Periode adalah waktu yang diperlukan untuk melakukan 1 getaran.

f ayunan membutuhkan waktu 1 detik,

2f ayunan membutuhkan waktu 2 detik,

100f ayunan membutuhkan waktu 100 detik,

f/2 ayunan membutuhkan waktu 1/2 detik,

f/100 ayunan membutuhkan waktu 1/100 detik,

f/f = 1 ayunan, membutuhkan waktu 1/f detik,

T = 1/f

## BAB 3 Pembahasan

### 3.1 Apa itu Osiloskop?

Osiloskop merupakan suatu peralatan elektronik yang dapat memberikan gambar pada layarnya (display), dan sinyal listrik yang dihubungkan pada inputnya. Osciloscope biasanya mempunyai gerbang sinyal input dan sinyal output. Osciloscope umumnya menampilkan gambar dalam 2 dimensi, layarnya kotak-kotak, adapun yang 3 dimensi. Suatu gelombang di konversi menjadi listrik, setelah itu dapat dibaca pada osciloscope. Dengan osiloskop memungkinkan untuk melihat bentuk dari persamaan gelombang suatu sinyal listrik.

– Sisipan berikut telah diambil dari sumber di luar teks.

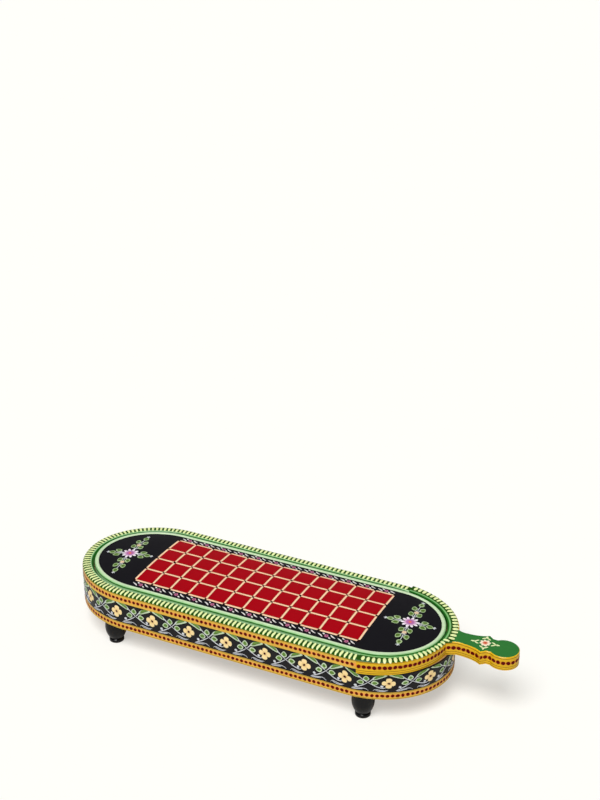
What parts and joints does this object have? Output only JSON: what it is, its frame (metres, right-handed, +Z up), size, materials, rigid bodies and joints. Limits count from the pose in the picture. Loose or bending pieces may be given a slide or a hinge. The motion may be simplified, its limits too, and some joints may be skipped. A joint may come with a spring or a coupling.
{
  "type": "board game box",
  "caption": "Long round-ended wooden game box on four turned feet; its sliding lid with a paddle handle is the playing board.",
  "frame": {"origin": "on the table under the middle of the whole length, handle included", "axes": "+X along the length towards the handle, +Y towards the far long side, +Z up"},
  "size_m": [0.547, 0.1678, 0.0814],
  "materials": {
    "black_wall_lacquer": "glossy lacquer with a painted flower vine",
    "black_foot_lacquer": "satin lacquer",
    "green_rim_paint": "glossy paint with cream dashes",
    "yellow_base_paint": "glossy paint with dark red dots",
    "plain_wood": "bare planed wood",
    "field_lacquer": "glossy black lacquer with a red painted grid",
    "mint_bead_paint": "glossy paint",
    "yellow_pull_paint": "glossy paint with dark red dots and a green top",
    "peg_wood": "bare wood",
    "yellow_counter_lacquer": "glossy lacquer",
    "green_counter_lacquer": "glossy lacquer",
    "stick_ivory_paint": "satin paint"
  },
  "bodies": {
    "case": {"channel_rail_far": "green_rim_paint", "channel_rail_left": "green_rim_paint", "channel_rail_near": "green_rim_paint", "counter_green_01": "green_counter_lacquer", "counter_green_02": "green_counter_lacquer", "counter_green_03": "green_counter_lacquer", "counter_green_04": "green_counter_lacquer", "counter_green_05": "green_counter_lacquer", "counter_green_06": "green_counter_lacquer", "counter_green_07": "green_counter_lacquer", "counter_green_08": "green_counter_lacquer", "counter_green_09": "green_counter_lacquer", "counter_green_10": "green_counter_lacquer", "counter_green_11": "green_counter_lacquer", "counter_green_12": "green_counter_lacquer", "counter_yellow_01": "yellow_counter_lacquer", "counter_yellow_02": "yellow_counter_lacquer", "counter_yellow_03": "yellow_counter_lacquer", "counter_yellow_04": "yellow_counter_lacquer", "counter_yellow_05": "yellow_counter_lacquer", "counter_yellow_06": "yellow_counter_lacquer", "counter_yellow_07": "yellow_counter_lacquer", "counter_yellow_08": "yellow_counter_lacquer", "counter_yellow_09": "yellow_counter_lacquer", "counter_yellow_10": "yellow_counter_lacquer", "counter_yellow_11": "yellow_counter_lacquer", "counter_yellow_12": "yellow_counter_lacquer", "divider_left": "plain_wood", "divider_right": "plain_wood", "floor_board": "yellow_base_paint", "foot_far_left": "black_foot_lacquer", "foot_far_right": "black_foot_lacquer", "foot_near_left": "black_foot_lacquer", "foot_near_right": "black_foot_lacquer", "rim_far": "green_rim_paint", "rim_left": "green_rim_paint", "rim_near": "green_rim_paint", "throwing_stick_1": "stick_ivory_paint", "throwing_stick_2": "stick_ivory_paint", "throwing_stick_3": "stick_ivory_paint", "throwing_stick_4": "stick_ivory_paint", "wall_end_left": "black_wall_lacquer", "wall_end_right": "black_wall_lacquer", "wall_far": "black_wall_lacquer", "wall_near": "black_wall_lacquer"},
    "lid": {"bead_far": "mint_bead_paint", "bead_left": "mint_bead_paint", "bead_near": "mint_bead_paint", "bead_right": "mint_bead_paint", "lid_board": "plain_wood", "lid_pegs": "peg_wood", "playing_panel": "field_lacquer", "pull_board": "yellow_pull_paint"}
  },
  "joints": [
    {"name": "lid_slide", "type": "slide", "parent": "case", "child": "lid", "axis": [1, 0, 0], "range_m": [0, 0.336]}
  ]
}
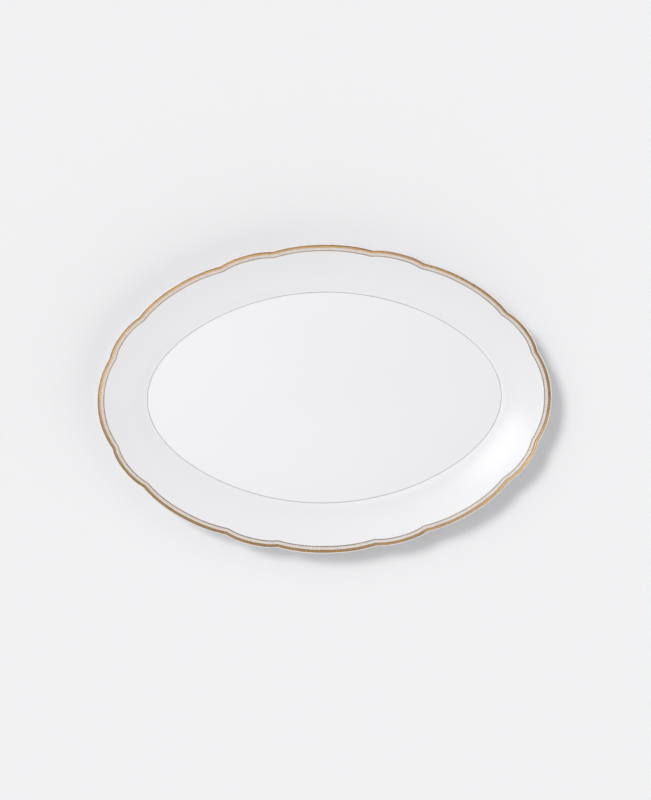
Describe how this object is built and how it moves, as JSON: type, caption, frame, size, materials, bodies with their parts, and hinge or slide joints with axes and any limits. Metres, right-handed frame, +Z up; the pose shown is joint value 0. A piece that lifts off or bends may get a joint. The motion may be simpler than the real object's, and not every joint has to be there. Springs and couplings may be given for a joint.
{
  "type": "serving platter",
  "caption": "Oval white porcelain serving platter with a flat well, a rising scalloped rim, a gilded lip and a low standing ring.",
  "frame": {"origin": "centre of the oval on the table plane, under the middle of the well", "axes": "+X along the platter's long way, +Y along its short way, +Z up out of the dish"},
  "size_m": [0.38, 0.26, 0.026],
  "materials": {
    "porcelain": "fired white porcelain body, matt, seen only where no glaze covers it",
    "biscuit": "unglazed fired porcelain, ground smooth, matt",
    "glaze": "clear glossy glaze over white, opaque as seen",
    "gold": "burnished fired gold",
    "gold_line": "fine fired gold line, half matt"
  },
  "bodies": {
    "root": {"porcelain_body": "porcelain", "foot_ring": "biscuit", "glaze_face": "glaze", "glaze_back": "glaze", "rim_gilding": "gold", "gilt_hatching": "gold_line", "rim_line": "gold_line", "well_line": "gold_line"}
  },
  "joints": []
}
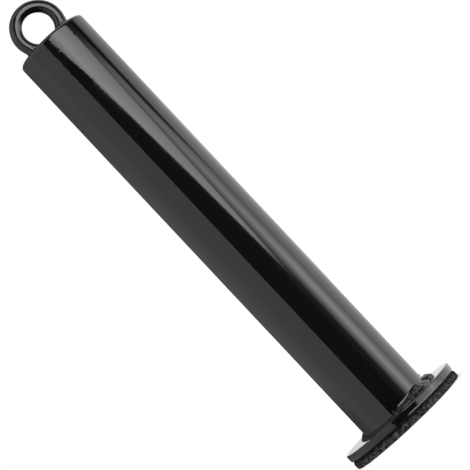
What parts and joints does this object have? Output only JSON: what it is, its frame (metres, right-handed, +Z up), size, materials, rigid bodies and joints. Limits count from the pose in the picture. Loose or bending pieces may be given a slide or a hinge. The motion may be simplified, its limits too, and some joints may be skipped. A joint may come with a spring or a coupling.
{
  "type": "loading pin",
  "caption": "Upright steel loading pin for weight plates: capped tube on a round flange with a rubber sole, and a welded bar eye on top.",
  "frame": {"origin": "centre of the rubber sole's underside, on the tube's axis, where the pin stands on the floor", "axes": "+Z up along the tube towards the eye; the eye's loop lies in the XZ plane, so the way through it is along Y, and the pictured side faces -Y"},
  "size_m": [0.0824, 0.0824, 0.3419],
  "materials": {
    "black_enamel": "high gloss enamel over mild steel, slight orange peel",
    "black_enamel_weld": "the same gloss enamel over rippled weld beads",
    "crumb_rubber": "matt, coarse bonded rubber granules with a rough cut edge",
    "contact_adhesive": "dull dark film of contact cement"
  },
  "bodies": {
    "root": {"rubber_pad": "crumb_rubber", "pad_adhesive": "contact_adhesive", "base_flange": "black_enamel", "base_weld_front_left": "black_enamel_weld", "base_weld_front_right": "black_enamel_weld", "base_weld_back": "black_enamel_weld", "tube": "black_enamel", "end_cap": "black_enamel", "end_cap_weld": "black_enamel", "lifting_eye": "black_enamel", "eye_weld_left": "black_enamel_weld", "eye_weld_right": "black_enamel_weld"}
  },
  "joints": []
}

### 3.3 Sebutkan tombol-tombol pada Osiloskop?

• Lingkaran 1 menyatakan sumber signal (CH1, CH2, LINE, dan EXT).
• Lingkaran 2 menyatakan input Channel 1.
• Lingkaran 3 menyatakan channel mana yang ditampilkan pada layar (CH1, CH2, DUAL, dan ADD).
• Lingkaran 4 menyatakan jenis signal input (AC, GND, dan DC).
• Lingkaran 5 menyatakan Volts/Div.
• Lingkaran 6 menyatakan Vertical Position (posisi secara vertikal).
• Lingkaran 7 menyatakan Horizontal Position (posisi secara horizontal).
• Lingkaran 8 menyatakan Time/Div (waktu per kotak pada layar osiloskop).
• Layar grid (kotak-kotak), garisnya kotaknya baik garis horizontal ataupun vertical disebut div.

### 3.4 Bagaimana cara menggunakannya (dasar saja)?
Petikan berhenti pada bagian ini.